Junto a Cecilia y María Ostiz forma el trío de grandes mujeres compositoras de nuestra música. De este trío de damas, Mari Trini fue la que más tiempo extendió su carrera y la que más discos vendió. Las tres guardaron celosamente sus vidas y expusieron a los cuatro vientos unas obras sensibles, liberadoras, hijas de su tiempo y llenas de calidad.
María Trinidad Pérez de Miravete Mille nació en 1947 en Singla, una pedanía perteneciente a Caravaca de la Cruz, en la provincia de Murcia. A principios de la siguiente década se traslada a Madrid con su familia e inicia sus estudios primarios. Unos estudios primarios que se verían interrumpidos y transformados casi en un monólogo cuando a los siete años contrae una nefritis crónica, que la va a mantener largas temporadas en cama y sin salir de casa. Esa enfermedad va a moldear su carácter, va a deformar ligeramente su rostro y va a cincelar su música. “¿Quién no escribió un poema, huyendo de la soledad? ¿Quién a los quince años no dejó su cuerpo abrazar?, cantaría más tarde en una de sus canciones más conocidas.

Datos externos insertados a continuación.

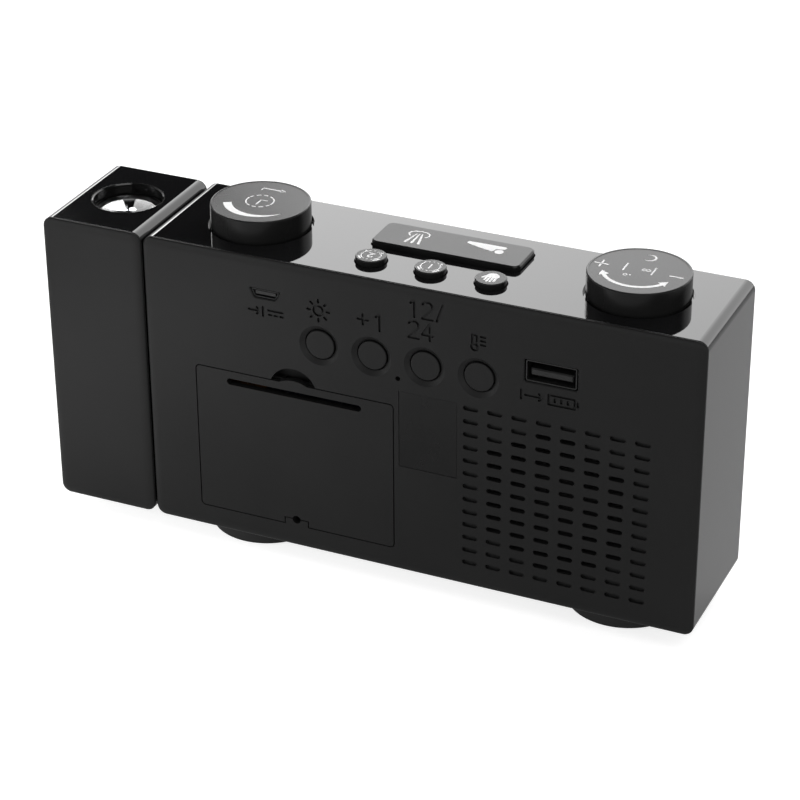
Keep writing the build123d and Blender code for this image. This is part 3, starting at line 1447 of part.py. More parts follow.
# ---------------------------------------------------------------------------------------------
# Screws
# ---------------------------------------------------------------------------------------------
with BuildPart() as case_screws:
    with BuildSketch(upright(chassis_front_y + screw_head_height)):
        with Locations(*post_points):
            Circle(screw_head_radius)
    extrude(amount=screw_head_height)
    with BuildSketch(upright(chassis_front_y + screw_head_height + case_screw_length)):
        with Locations(*post_points):
            Circle(screw_radius)
    extrude(amount=case_screw_length)
    with BuildSketch(Plane.XY.offset(foot_screw_head_z)):
        with Locations(*[(x, 0) for x in foot_points.values()]):
            Circle(screw_head_radius)
    extrude(amount=-screw_head_height)
    with BuildSketch(Plane.XY.offset(foot_screw_head_z)):
        with Locations(*[(x, 0) for x in foot_points.values()]):
            Circle(screw_radius)
    extrude(amount=case_screw_length)
write(case_screws, "case_screws")


def upright_screws(points, seat_y, length, facing):
    """Screws along Y: heads on the seat, shanks the other way. facing is the side of the heads."""
    with BuildSketch(upright(seat_y + (screw_head_height if facing > 0 else 0))) as heads:
        with Locations(*points):
            Circle(screw_head_radius)
    with BuildSketch(upright(seat_y + (0 if facing > 0 else length))) as shanks:
        with Locations(*points):
            Circle(screw_radius)
    extrude(heads.sketch, amount=screw_head_height)
    extrude(shanks.sketch, amount=length)


with BuildPart() as board_screws:
    upright_screws(main_screw_points, main_board_back_y, board_thickness + main_screw_bite, 1)
    upright_screws(rear_screw_points, rear_board_y - board_thickness, board_thickness + rear_screw_bite, -1)
    upright_screws(speaker_screw_points, speaker_back_y, speaker_flange + gasket_thickness, -1)
    with BuildSketch(Plane.XY.offset(top_board_z)):
        with Locations(*top_screw_points):
            Circle(screw_head_radius)
    extrude(amount=-screw_head_height)
    with BuildSketch(Plane.XY.offset(top_board_z)):
        with Locations(*top_screw_points):
            Circle(screw_radius)
    extrude(amount=top_board_thickness + top_screw_bite)
write(board_screws, "board_screws")

# ---------------------------------------------------------------------------------------------
# Projector block
# ---------------------------------------------------------------------------------------------
with BuildPart() as projector_shell:
    with BuildSketch(upright(sleeve_y)):
        with Locations((proj_mid_x, mid_z)):
            RectangleRounded(proj_length, body_height, corner_radius)
    extrude(amount=sleeve_y - front_y)
    fillet(projector_shell.faces().sort_by(Axis.Y)[0].edges(), front_edge_radius)
    fillet(projector_shell.faces().sort_by(Axis.Y)[-1].edges(), sleeve_edge_radius)
    with BuildSketch(upright(sleeve_y)):
        with Locations((proj_mid_x, mid_z)):
            Rectangle(proj_length - 2 * proj_wall, body_height - 2 * proj_wall)
    extrude(amount=sleeve_y - front_y - proj_wall, mode=Mode.SUBTRACT)
    with BuildSketch(Plane.XY.offset(top_z)):
        with Locations((lens_x, lens_y)):
            Circle(lens_hole_radius)
    extrude(amount=-proj_wall, mode=Mode.SUBTRACT)
    with BuildSketch(Plane.YZ.offset(proj_left_x)):
        with Locations((0, mid_z)):
            Circle(tube_outer_radius + press_gap)
    extrude(amount=proj_wall, mode=Mode.SUBTRACT)
write(projector_shell, "projector_shell")

projector_cover_blank = cover_blank(proj_length, proj_mid_x, proj_wall)

with BuildPart() as projector_cover:
    add(projector_cover_blank)
write(projector_cover, "projector_cover")

lens_axis = Axis((lens_x, lens_y, 0), (0, 0, 1))

with BuildPart() as lens_ring:
    with BuildSketch(radial(lens_x, lens_y)):
        with BuildLine():
            Polyline(
                (ring_bore_radius, ring_flange_z - ring_flange_thickness),
                (barrel_radius, ring_flange_z - ring_flange_thickness),
                (barrel_radius, ring_flange_z),
                (ring_radius, ring_flange_z),
                (ring_radius, top_z + ring_proud),
                (ring_bore_radius + ring_bevel, top_z + ring_proud),
                (ring_bore_radius, top_z + ring_proud - ring_bevel),
                close=True,
            )
        make_face()
    revolve(axis=lens_axis)
write(lens_ring, "lens_ring")

lens_seat_z = lens_top_z - lens_edge
barrel_top_z = ring_flange_z - ring_flange_thickness

with BuildPart() as projection_lens:
    with BuildSketch(radial(lens_x, lens_y)):
        with BuildLine():
            front = RadiusArc((0, lens_top_z + lens_dome), (lens_radius, lens_top_z), lens_sphere)
            edge = Line(front @ 1, (lens_radius, lens_seat_z))
            inner_edge = Line(edge @ 1, (lens_bore_radius, lens_seat_z))
            back = RadiusArc(inner_edge @ 1, (0, lens_seat_z - lens_back_dome), lens_back_sphere)
            Line(back @ 1, front @ 0)
        make_face()
    revolve(axis=lens_axis)
write(projection_lens, "projection_lens")

with BuildPart() as lens_barrel:
    with BuildSketch(Plane.XY.offset(barrel_bottom_z)):
        with Locations((lens_x, lens_y)):
            Circle(barrel_radius)
            Circle(barrel_bore_radius, mode=Mode.SUBTRACT)
    extrude(amount=barrel_top_z - barrel_bottom_z)
    with BuildSketch(Plane.XY.offset(lens_seat_z)):
        with Locations((lens_x, lens_y)):
            Circle(lens_radius + running_gap)
    extrude(amount=barrel_top_z - lens_seat_z, mode=Mode.SUBTRACT)
    # Seats of the condenser lens and of the image slide
    for seat_z in (condenser_seat_z, slide_seat_z):
        with BuildSketch(Plane.XY.offset(seat_z)):
            with Locations((lens_x, lens_y)):
                Circle(barrel_bore_radius)
                Circle(barrel_bore_radius - ledge_reach, mode=Mode.SUBTRACT)
        extrude(amount=-ledge_thickness)
write(lens_barrel, "lens_barrel")

with BuildPart() as condenser_lens:
    with BuildSketch(radial(lens_x, lens_y)):
        with BuildLine():
            Polyline(
                (0, condenser_seat_z),
                (condenser_radius, condenser_seat_z),
                (condenser_radius, condenser_rim_z),
            )
            RadiusArc((condenser_radius, condenser_rim_z), (0, condenser_top_z), -condenser_sphere)
            Line((0, condenser_top_z), (0, condenser_seat_z))
        make_face()
    revolve(axis=lens_axis)
write(condenser_lens, "condenser_lens")

with BuildPart() as image_slide:
    with BuildSketch(Plane.XY.offset(slide_seat_z)):
        with Locations((lens_x, lens_y)):
            Rectangle(slide_size, slide_size)
    extrude(amount=slide_thickness)
write(image_slide, "image_slide")

with BuildPart() as led_board:
    with BuildSketch(Plane.XY.offset(barrel_bottom_z - board_thickness)):
        with Locations((lens_x, lens_y)):
            RectangleRounded(*led_board_size, led_board_corner)
    extrude(amount=board_thickness)
write(led_board, "led_board")

with BuildPart() as projector_led:
    with BuildSketch(Plane.XY.offset(barrel_bottom_z)):
        with Locations((lens_x, lens_y)):
            Rectangle(led_base_size, led_base_size)
    extrude(amount=led_base_height)
    with Locations((lens_x, lens_y, barrel_bottom_z + led_base_height)):
        Sphere(led_dome_radius, arc_size1=0)
write(projector_led, "projector_led")

pivot_axis = Axis((0, 0, mid_z), (1, 0, 0))
flange_face_x = proj_left_x + proj_wall
clip_inner_x = body_right_x - wall - bearing_length - move_gap
groove_radius = tube_outer_radius - groove_depth

with BuildPart() as pivot_tube:
    with BuildSketch(Plane.XY.offset(mid_z)):
        with BuildLine():
            Polyline(
                (clip_inner_x - clip_thickness - clip_shoulder, tube_inner_radius),
                (clip_inner_x - clip_thickness - clip_shoulder, tube_outer_radius),
                (clip_inner_x - clip_thickness, tube_outer_radius),
                (clip_inner_x - clip_thickness, groove_radius),
                (clip_inner_x, groove_radius),
                (clip_inner_x, tube_outer_radius),
                (flange_face_x, tube_outer_radius),
                (flange_face_x, tube_flange_radius),
                (flange_face_x + tube_flange_thickness, tube_flange_radius),
                (flange_face_x + tube_flange_thickness, tube_inner_radius),
                close=True,
            )
        make_face()
    revolve(axis=pivot_axis)
write(pivot_tube, "pivot_tube")

with BuildPart() as pivot_clip:
    with BuildSketch(Plane.YZ.offset(clip_inner_x - clip_thickness)):
        with Locations((0, mid_z)):
            Circle(clip_radius)
            Circle(groove_radius + press_gap, mode=Mode.SUBTRACT)
        with Locations((0, mid_z - clip_radius)):
            Rectangle(2 * groove_radius - clip_mouth_margin, clip_radius, mode=Mode.SUBTRACT)
    extrude(amount=clip_thickness)
write(pivot_clip, "pivot_clip")

with BuildPart() as friction_washer:
    with BuildSketch(Plane.YZ.offset(body_right_x)):
        with Locations((0, mid_z)):
            Circle(washer_radius)
            Circle(tube_outer_radius + fit_gap, mode=Mode.SUBTRACT)
    extrude(amount=washer_thickness)
write(friction_washer, "friction_washer")
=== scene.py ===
"""Looks of the projection alarm clock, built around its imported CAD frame.

Plan coordinates of the printed marks are millimetres in the frame: +X is the projector's end, +Y the back.
Most marks on the top are read from the front, with their upper side at +Y.
"""
import json
from math import atan2, cos, degrees, hypot, pi, radians, sin, sqrt

import bmesh
import bpy
from mathutils import Matrix, Vector


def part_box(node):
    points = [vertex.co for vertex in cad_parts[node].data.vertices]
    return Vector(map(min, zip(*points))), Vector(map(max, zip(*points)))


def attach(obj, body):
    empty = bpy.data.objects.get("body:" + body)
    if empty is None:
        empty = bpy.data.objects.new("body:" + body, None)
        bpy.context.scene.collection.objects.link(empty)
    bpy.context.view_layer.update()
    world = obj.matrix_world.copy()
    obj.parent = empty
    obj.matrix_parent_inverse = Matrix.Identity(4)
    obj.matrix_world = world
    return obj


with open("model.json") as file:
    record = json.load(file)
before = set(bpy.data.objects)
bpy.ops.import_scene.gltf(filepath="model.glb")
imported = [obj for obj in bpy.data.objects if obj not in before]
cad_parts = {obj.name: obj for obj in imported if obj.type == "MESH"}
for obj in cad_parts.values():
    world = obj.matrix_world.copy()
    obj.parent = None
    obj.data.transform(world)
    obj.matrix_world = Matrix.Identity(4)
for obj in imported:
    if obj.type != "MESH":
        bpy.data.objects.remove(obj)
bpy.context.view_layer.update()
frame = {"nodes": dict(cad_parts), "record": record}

MM = 0.001

# Camera
camera_place = (-0.25417, 0.55862, 0.37632)
camera_target = (-0.00262, 0.0, 0.04393)
camera_roll = radians(-0.334)
camera_lens = 121.4
camera_sensor = 36.0
camera_near = 0.01

# Key light
key_light_place = (0.14, 0.155, 0.065)
key_light_target = (0.03, 0.0, 0.05)
key_light_size = 0.12
key_light_power = 0.21

# Floor: its two close tones, and its glow where the camera or a mirror sees it
floor_radius = 6.0
floor_sides = 64
floor_drop = 0.0001
floor_tones = (0.59, 0.61)
floor_patch_mm = 120
seen_glow = 0.75
mirrored_glow = 0.13

# Noise mostly stays between these values
noise_low = 0.3
noise_high = 0.7

# Prints, in millimetres: how far they sink into and rise over their surface
print_sink = 0.01
print_rise = 0.03

# Depth of a knob's face below its rim, in millimetres
knob_face_depth = 0.08

# Widths of most printed lines, in millimetres
thin_line = 0.32
thick_line = 0.42


def plan_centre(node):
    """Middle of a node seen from above, in millimetres."""
    low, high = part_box(node)
    return ((low.x + high.x) / 2 / MM, (low.y + high.y) / 2 / MM)


def top_height(node):
    """Height of a node's top, in millimetres."""
    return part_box(node)[1].z / MM


def grey(level):
    return (level, level, level)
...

Los años de enfermedad y convalecencia le enseñaron a tocar la guitarra que le regaló su padre, a leer todo lo que caía en sus manos y a escribir primero, poesía; luego, canciones. No es de extrañar que, cuando en 1962 es dada definitivamente de alta, se convierta en la niña de la noche madrileña dispuesta a ver y oír todo lo que antes no pudo. Uno de los locales de moda en Madrid, cerca de la Avenida de América, era el Nichas, propiedad del director cinematográfico Nicholas Ray. El director inglés se fijó en aquel gorrión tímido de ojos grandes y la convenció para marchar a Londres en 1963 y estudiar allí arte dramático. Pero su camino no era ese y al año siguiente llegó a París con su guitarra por todo capital y dispuesta a aprender de primera mano de los grandes cantautores franceses. Quería ser una nueva Juliette Greco, musa del existencialismo francés; sin embargo, su vida y su obra tendrían más del frágil y atormentado ruiseñor llamado Edith Piaff.